Die größte verpasste Chance aus meiner Sicht stellt aber die Karten-App dar. Apple Maps bietet diverse Städte in 3D an. Es ist nicht nachvollziehbar, warum diese App nicht angepasst wurde. Es wäre nicht nur ein guter Showcase für die Möglichkeiten des Headsets, es hätte auch Killer-App-Potential.
Hardware
Ich will jetzt nicht auch noch das Fass Hardware aufmachen. Apple verbaut in seiner Brille, deren wichtigste Funktion die Wiedergabe von grafischen Inhalten ist, den M2. Bei seinen anderen Produkten ist der Konzern aber schon beim M4, der mit deutlich verbesserten Grafikfähigkeiten daherkommt. Warum es nicht wenigstens der M3, der ebenfalls besser für Grafik geeignet ist, in die Brille geschafft hat, wird wohl ewig ein Rätsel bleiben.

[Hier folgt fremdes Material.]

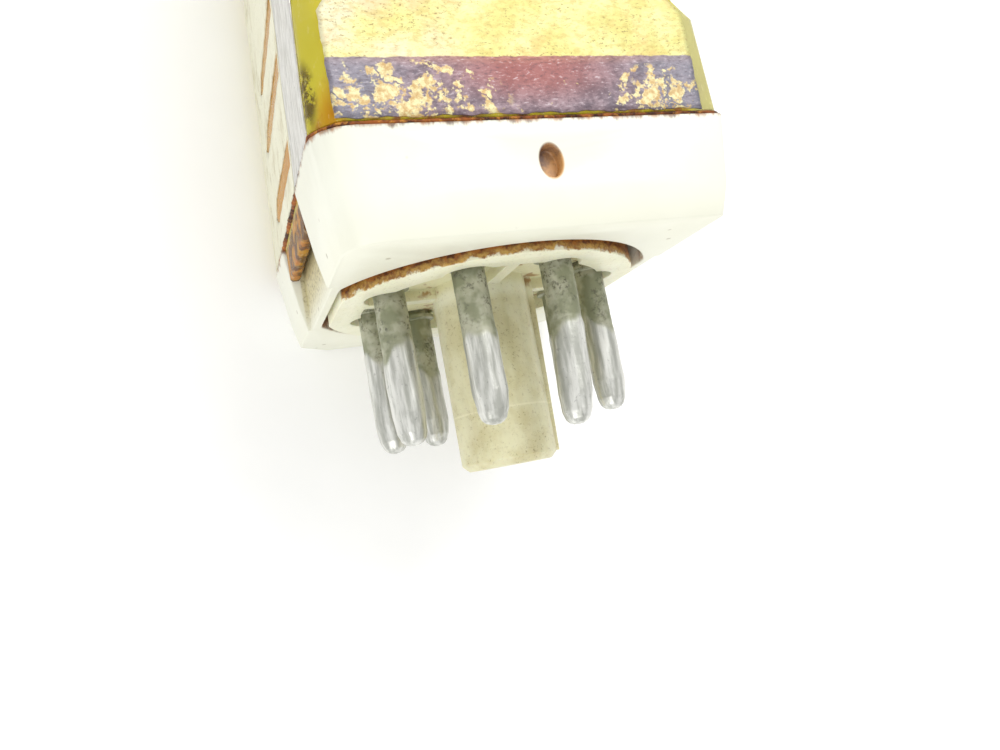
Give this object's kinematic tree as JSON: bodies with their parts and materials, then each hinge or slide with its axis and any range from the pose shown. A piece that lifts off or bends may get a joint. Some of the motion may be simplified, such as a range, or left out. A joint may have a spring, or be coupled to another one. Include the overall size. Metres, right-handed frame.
{
  "type": "plug-in control relay",
  "caption": "Octal plug-in control relay: ivory pin base with keyed centre post and hollow pins, clear amber cover, foil labels, and a coil, armature and changeover contacts inside.",
  "frame": {"origin": "centre of the footprint of the relay lying on its back, on the surface it rests on", "axes": "+X across the relay, +Y from the pins towards the top of the cover, +Z out of the label face"},
  "size_m": [0.0283, 0.0668, 0.033],
  "materials": {
    "ivory_base": "moulded ivory plastic, slightly glossy, stained at the rim",
    "cream_header": "moulded cream plastic, faintly translucent, speckled",
    "tinned_pin": "tinned brass tube, dull at the root and solder dipped below",
    "amber_cover": "clear moulded cover aged to amber",
    "front_label_foil": "pale gold foil label with a dark purple lower band",
    "side_label_foil": "silver-white foil label with cream rear field",
    "yoke_steel": "zinc-plated soft steel",
    "bobbin_nylon": "moulded nylon",
    "enamelled_copper": "enamelled copper winding",
    "coil_tape_film": "amber insulating tape",
    "core_iron": "plated soft iron",
    "armature_steel": "plated soft iron plate",
    "carrier_phenolic": "brown phenolic",
    "block_phenolic": "brown phenolic",
    "spring_bronze": "rolled spring bronze",
    "contact_silver": "silver alloy contact faces",
    "rivet_brass": "brass rivet",
    "terminal_brass": "stamped brass strip",
    "screw_steel": "zinc-plated steel screw",
    "spring_steel": "spring steel wire",
    "lead_sleeve": "pale insulating sleeve"
  },
  "bodies": {
    "base": {"armature_clip": "spring_bronze", "base_shell": "ivory_base", "break_contact_left": "contact_silver", "break_contact_right": "contact_silver", "break_lead_left": "lead_sleeve", "break_lead_right": "lead_sleeve", "break_rivet_left": "rivet_brass", "break_rivet_right": "rivet_brass", "break_terminal_left": "terminal_brass", "break_terminal_right": "terminal_brass", "coil_bobbin": "bobbin_nylon", "coil_lead_left": "lead_sleeve", "coil_lead_right": "lead_sleeve", "coil_tape": "coil_tape_film", "coil_winding": "enamelled_copper", "common_lead_left": "lead_sleeve", "common_lead_right": "lead_sleeve", "contact_block": "block_phenolic", "contact_pin_1": "tinned_pin", "contact_pin_2": "tinned_pin", "contact_pin_3": "tinned_pin", "contact_pin_4": "tinned_pin", "contact_pin_5": "tinned_pin", "contact_pin_6": "tinned_pin", "contact_pin_7": "tinned_pin", "contact_pin_8": "tinned_pin", "core": "core_iron", "frame_screw_left": "screw_steel", "frame_screw_right": "screw_steel", "make_contact_left": "contact_silver", "make_contact_right": "contact_silver", "make_lead_left": "lead_sleeve", "make_lead_right": "lead_sleeve", "make_rivet_left": "rivet_brass", "make_rivet_right": "rivet_brass", "make_terminal_left": "terminal_brass", "make_terminal_right": "terminal_brass", "pin_header": "cream_header", "return_spring": "spring_steel", "yoke": "yoke_steel"},
    "armature": {"armature": "armature_steel", "contact_carrier": "carrier_phenolic", "moving_blade_left": "spring_bronze", "moving_blade_right": "spring_bronze", "moving_contact_left": "contact_silver", "moving_contact_right": "contact_silver", "blade_rivet_left": "rivet_brass", "blade_rivet_right": "rivet_brass"},
    "cover": {"cover": "amber_cover", "front_label": "front_label_foil", "side_label": "side_label_foil"}
  },
  "joints": [
    {"name": "armature_pull_in", "type": "hinge", "parent": "base", "child": "armature", "pos_m": [0, 0.01988, 0.003], "axis": [1, 0, 0], "range_deg": [0, 3.8], "stiffness_Nm_per_rad": 0.05, "springref_deg": -11.46, "deforming": ["return_spring"]},
    {"name": "cover_pull", "type": "slide", "parent": "base", "child": "cover", "axis": [0, 1, 0], "range_m": [0, 0.048]}
  ]
}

Da nützt es im Übrigen auch nichts, dass Tim Cook sich werbewirksam mit zahlreichen Journalisten getroffen hat, teilweise von völlig unbekannten Medien, um die Vorzüge der Apple Vision Pro anzupreisen. Für kein anderes Produkt hat sich der Apple-Chef in letzter Zeit so sehr in die Niederungen des Journalismus begeben, wenn es nicht mindestens eine iJustine oder ein MKBHD gewesen wären.

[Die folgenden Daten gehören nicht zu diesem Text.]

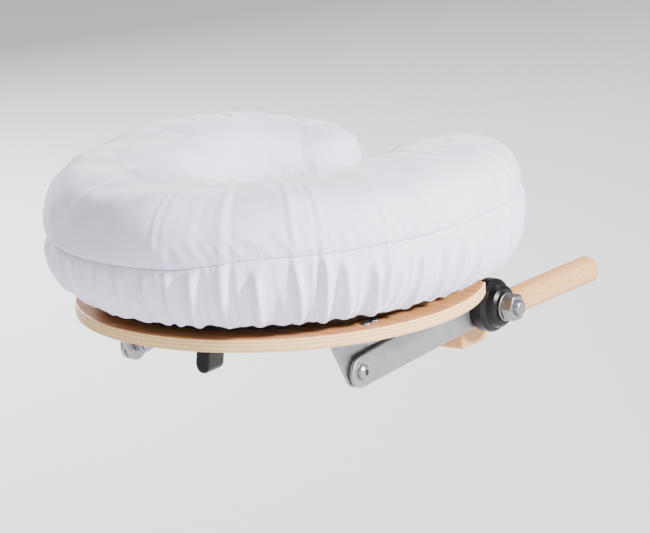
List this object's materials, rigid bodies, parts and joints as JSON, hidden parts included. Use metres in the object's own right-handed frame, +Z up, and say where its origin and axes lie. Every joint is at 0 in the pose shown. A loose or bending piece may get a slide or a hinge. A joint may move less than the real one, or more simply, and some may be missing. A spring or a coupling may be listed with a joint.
{
  "type": "massage table face cradle",
  "caption": "Crescent face cushion in a fitted cotton cover, on a horseshoe plywood platform carried by pivoting flat arms from a crossbar with dowel posts.",
  "frame": {"origin": "middle of the crossbar's rear face, the plane that comes up to the table's end, on the cradle's centre plane", "axes": "+X across the cradle to the side with the hinge nut, +Y out of the crossbar's rear face towards the table, +Z up"},
  "size_m": [0.3132, 0.432, 0.1943],
  "materials": {
    "cotton": "plain-weave white cotton, soft, slightly creased",
    "elastic": "braided white elastic",
    "vinyl": "black polyurethane upholstery, fine grain, satin",
    "soft_foam": "open-cell foam",
    "firm_foam": "closed-cell foam",
    "tape": "hook and loop tape",
    "plywood": "clear-lacquered beech plywood, plies showing at the edge",
    "beech": "clear-lacquered solid beech",
    "aluminium": "satin",
    "steel": "zinc plated, bright",
    "plastic": "moulded black nylon, semi-gloss",
    "nylon": "natural nylon"
  },
  "bodies": {
    "base": {"crossbar": "beech", "post_left": "beech", "post_right": "beech", "hinge_rod": "steel", "friction_disc_left": "plastic", "friction_disc_right": "plastic", "hinge_barrel_left": "plastic", "hinge_barrel_right": "plastic", "hinge_washer_left": "steel", "hinge_washer_right": "steel", "hinge_nut": "steel", "cam_pin": "steel"},
    "arms": {"arm_left": "aluminium", "arm_right": "aluminium", "pivot_bolt_left": "steel", "pivot_bolt_right": "steel", "pivot_washer_left": "nylon", "pivot_washer_right": "nylon", "lock_nut_left": "steel", "lock_nut_right": "steel"},
    "platform": {"platform_ring": "plywood", "ear_bracket_left": "aluminium", "ear_bracket_right": "aluminium", "platform_screw_left_1": "steel", "platform_screw_left_2": "steel", "platform_screw_left_3": "steel", "platform_screw_right_1": "steel", "platform_screw_right_2": "steel", "platform_screw_right_3": "steel", "hook_strip_left": "tape", "hook_strip_front": "tape", "hook_strip_right": "tape"},
    "cushion": {"cover_top_panel": "cotton", "cover_skirt": "cotton", "hem_elastic": "elastic", "vinyl_upholstery": "vinyl", "vinyl_base_panel": "vinyl", "soft_foam_top": "soft_foam", "firm_foam_base": "firm_foam", "loop_strip_left": "tape", "loop_strip_front": "tape", "loop_strip_right": "tape"},
    "lever": {"cam_lever": "plastic"}
  },
  "joints": [
    {"name": "arm_pitch", "type": "hinge", "parent": "base", "child": "arms", "pos_m": [0, -0.016, 0.0085], "axis": [-1, 0, 0], "range_deg": [-35, 38]},
    {"name": "head_tilt", "type": "hinge", "parent": "arms", "child": "platform", "pos_m": [0, -0.166, -0.0025], "axis": [1, 0, 0], "range_deg": [-2, 55]},
    {"name": "cushion_lift", "type": "slide", "parent": "platform", "child": "cushion", "axis": [0, 0, 1], "range_m": [0, 0.12]},
    {"name": "cam_lever_swing", "type": "hinge", "parent": "base", "child": "lever", "pos_m": [-0.125, -0.016, 0.0085], "axis": [0, 1, 0], "range_deg": [0, 100]}
  ]
}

Fehlende Inhalte, schlecht bzw. gar nicht angepasste Apps, veraltete (zumindest aber nicht mehr ganz aktuelle) Hardware, ein eher mauer Start in Deutschland und ein Preis jenseits von Gut und Böse. Das alles sind Faktoren, die nicht unbedingt für eine Erfolgsgeschichte sprechen und die aus meiner Sicht so gar nicht zum erfolgsverwöhnten Konzern passen.
Versöhnliches
Zum Schluss noch etwas Versöhnliches. Trotz all der Punkte, die ich hier aufgezählt habe, liebe ich die Apple Vision Pro. Weil sie aus meiner Sicht eben nicht ein Produkt ist, sondern, wie es ihr Name schon sagt, eine Vision. Daher bin ich fest davon überzeugt, dass spätere Versionen dieser Vision durchaus eine Chance haben und bekommen sollten.